Exercise objective = Check every line below for the word "scene" and show those that hold it.

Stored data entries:
* * * *

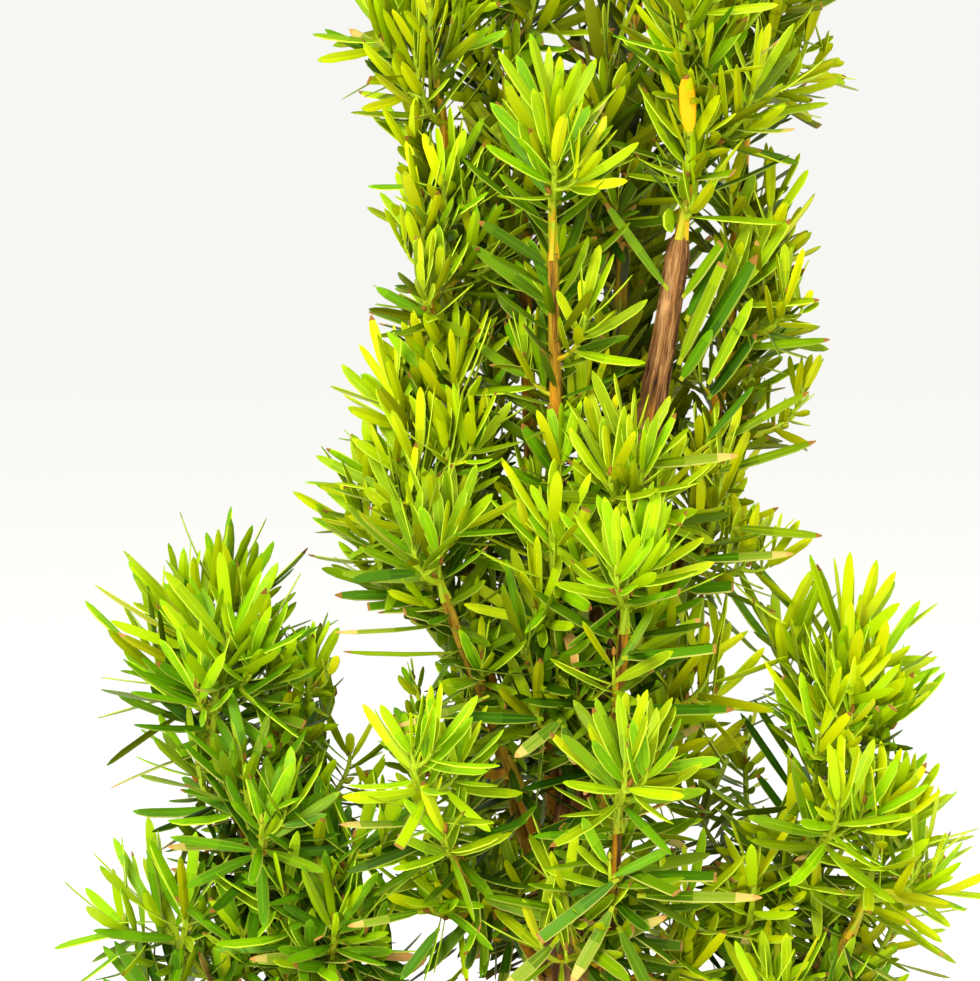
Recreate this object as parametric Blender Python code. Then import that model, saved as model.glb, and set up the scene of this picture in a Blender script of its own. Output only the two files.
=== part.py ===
"""A young upright yew with several leaders, in a plain round pot.

The plant is built as it grows. One thin trunk rises from the potting soil and runs up
into the crown. Limbs leave it and turn upright, and every mass of foliage is a shoot on
a limb: one stem, side twigs by a seeded rule, and whorls of needles up all of them.
Metres, +Z up. The origin is the middle of the pot's flat underside, and -Y is the front.
"""

import math
import random
from typing import NamedTuple

import bmesh
import bpy
from mathutils import Vector
from mathutils.bvhtree import BVHTree

UP = Vector((0.0, 0.0, 1.0))
GAP = 0.0003  # between pieces that meet
GOLDEN_ANGLE = math.radians(137.508)  # from one twig to the next, round a stem

# --- The pot and its soil -------------------------------------------------------------
POT_HEIGHT = 0.152
POT_FOOT_RADIUS = 0.060
POT_RIM_RADIUS = 0.086
RIM_BAND = 0.024  # height of the thicker band below the mouth
RIM_STEP = 0.0035  # how far that band stands proud
WALL = 0.0065
FLOOR = 0.009
EDGE = 0.0015  # rounding of the pot's edges
SOIL_LEVEL = 0.138
POT_SIDES = 32

# --- The trunk ------------------------------------------------------------------------
TRUNK_TOP = Vector((0.0265, -0.010, 0.384))
TRUNK_BOW = (Vector((-0.014, 0.002, 0.215)), Vector((0.016, -0.004, 0.300)))
TRUNK_RADIUS = 0.0062  # above the root flare
TRUNK_TOP_RADIUS = 0.0030
FLARE = 0.0052  # how far the root flare stands out at the soil
FLARE_HEIGHT = 0.012
TRUNK_SIDES = 10
TRUNK_RINGS = 16

# --- The limbs ------------------------------------------------------------------------
LIMB_SIDES = 6
LIMB_RINGS = 8


class Limb(NamedTuple):
    """A stem or bough that leaves the trunk at one height and ends, upright, at its tip."""

    name: str
    leaves: float  # height at which it leaves the trunk's axis
    azimuth: float  # where its tip stands, in degrees: 0 right, 90 back, 270 front
    spread: float  # how far its tip stands from the pot's axis
    height: float  # of its tip
    bend: float  # 0 is straight, 1 runs out first and then turns up
    foot_radius: float
    tip_radius: float


LIMBS = (
    Limb("leader_front", 0.226, 251, 0.019, 0.379, 0.3, 0.0023, 0.0014),
    Limb("leader_back_left", 0.212, 126, 0.025, 0.424, 0.5, 0.0025, 0.0015),
    Limb("leader_back", 0.244, 58, 0.031, 0.444, 0.3, 0.0024, 0.0014),
    Limb("leader_left", 0.204, 172, 0.034, 0.404, 0.8, 0.0025, 0.0014),
    Limb("leader_right", 0.262, 10, 0.044, 0.398, 0.8, 0.0024, 0.0014),
    Limb("bough_inner_left", 0.208, 224, 0.047, 0.294, 0.0, 0.0021, 0.0013),
    Limb("bough_front_middle", 0.216, 288, 0.037, 0.286, 0.7, 0.0020, 0.0013),
    Limb("bough_front_low", 0.180, 281, 0.050, 0.238, 0.9, 0.0019, 0.0012),
    Limb("bough_front_left", 0.186, 231, 0.055, 0.236, 0.1, 0.0019, 0.0012),
    Limb("bough_left", 0.160, 183, 0.091, 0.240, 0.6, 0.0030, 0.0015),
    Limb("bough_right", 0.168, 350, 0.060, 0.228, 0.8, 0.0026, 0.0015),
    Limb("bough_right_outer", 0.158, 341, 0.074, 0.206, 0.7, 0.0022, 0.0014),
    Limb("bough_back", 0.166, 94, 0.060, 0.242, 0.7, 0.0028, 0.0015),
)

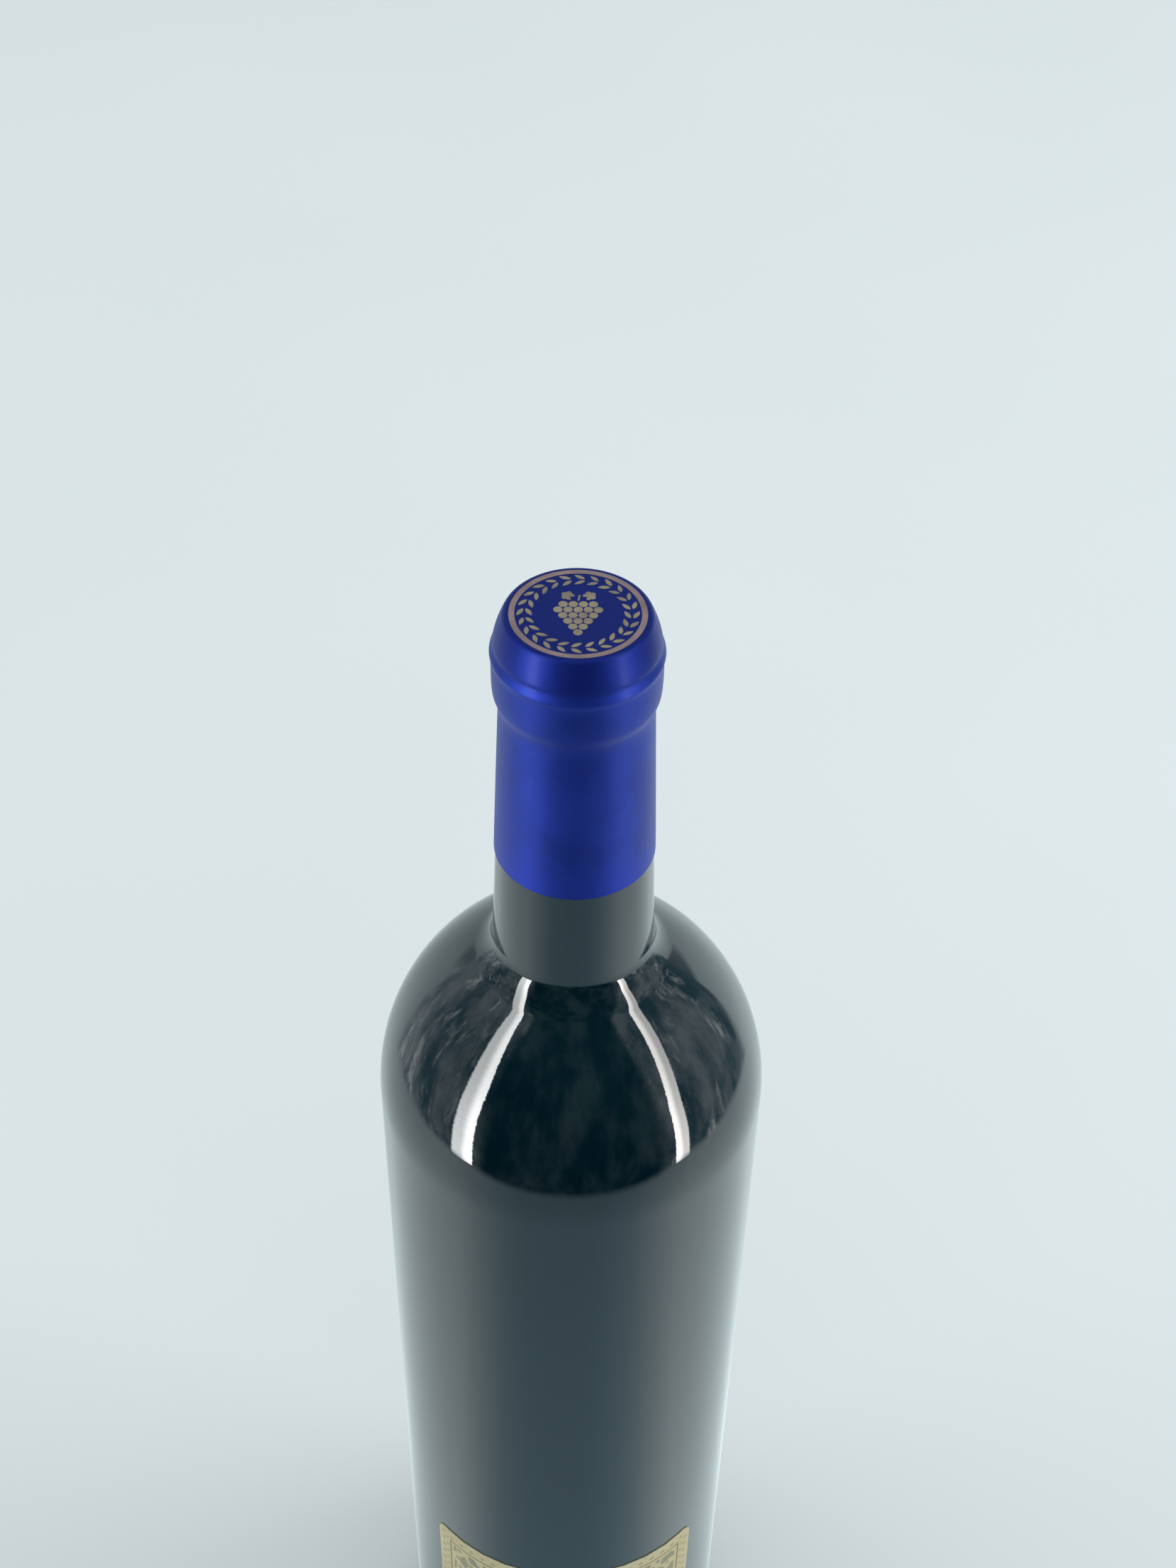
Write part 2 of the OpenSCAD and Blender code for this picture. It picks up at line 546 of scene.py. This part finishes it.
def paper_material():
    """Cream laid paper with a gold-brown frame and a mottled ornament, no lettering."""
    material, net, shader, place = new_material("cream label paper")
    spread = net.add("ShaderNodeUVMap", {"uv_map": "UVMap"})
    across, up, _ = net.parts(spread)
    x = (across - 0.5) * LABEL_W
    z = up * LABEL_H
    inset = (LABEL_W / 2 - abs(x)).least(LABEL_H - z).least(z)
    fibre = net.noise(net.stretched(place, 1, 1, 2.5), 700, 4, 0.6)
    tone = net.noise(place, 60, 3)
    laid = (z * 2 * math.pi / LAID_PITCH).sin() * 0.5 + 0.5

    paper = net.mixed(tone.rise(0.3, 0.7), (0.75, 0.655, 0.385), (0.83, 0.735, 0.46))
    paper = net.mixed(fibre.rise(0.55, 0.8) * 0.3, paper, (0.52, 0.47, 0.3))

    # Scrolling ornament in the band inside the frame
    wander = net.noise(place, 130, 2)
    swirl = ((x * 0.92 + wander * 5).sin() * (z * 0.92 + wander * 4).sin()).rise(0.05, 0.35)
    sprig = ((x * 1.84 - wander * 6).cos() * (z * 1.84).cos()).rise(0.35, 0.6)
    band = inset.rise(FRAME_IN + 0.8, FRAME_IN + 1.1)
    band = band * inset.rise(FRAME_IN_INNER - 0.6, FRAME_IN_INNER - 1.0)
    corner = inset.rise(0.9, 1.2) * inset.rise(3.3, 3.0)
    ornament = swirl.most(sprig) * band
    beads = ((x * 2.2).sin() * (z * 2.2).sin()).rise(0.1, 0.35) * corner
    olive = net.mixed(wander.rise(0.35, 0.65), (0.30, 0.29, 0.155), (0.24, 0.25, 0.19))
    paper = net.mixed(ornament * 0.75, paper, olive)
    paper = net.mixed(beads * 0.55, paper, (0.42, 0.36, 0.2))
    lines = (abs(inset - FRAME_IN) < 0.22) + (abs(inset - FRAME_IN_INNER) < 0.16)
    paper = net.mixed(lines.least(1) * 0.8, paper, (0.25, 0.17, 0.07))
    edge = inset.rise(0.45, 0.0)
    paper = net.mixed(edge * 0.35, paper, (0.8, 0.77, 0.62))
    feed(
        net, shader,
        Base_Color=paper,
        Roughness=0.62 + fibre * 0.15 - ornament * 0.12,
        IOR=1.45,
        Normal=bumped(net, fibre * 0.5 + laid * 0.2 + ornament * 0.3, 0.00005),
    )
    return material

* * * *

Written solution =
Recreate this object as parametric Blender Python code. Then import that model, saved as model.glb, and set up the scene of this picture in a Blender script of its own. Output only the two files.
Write part 2 of the OpenSCAD and Blender code for this picture. It picks up at line 546 of scene.py. This part finishes it.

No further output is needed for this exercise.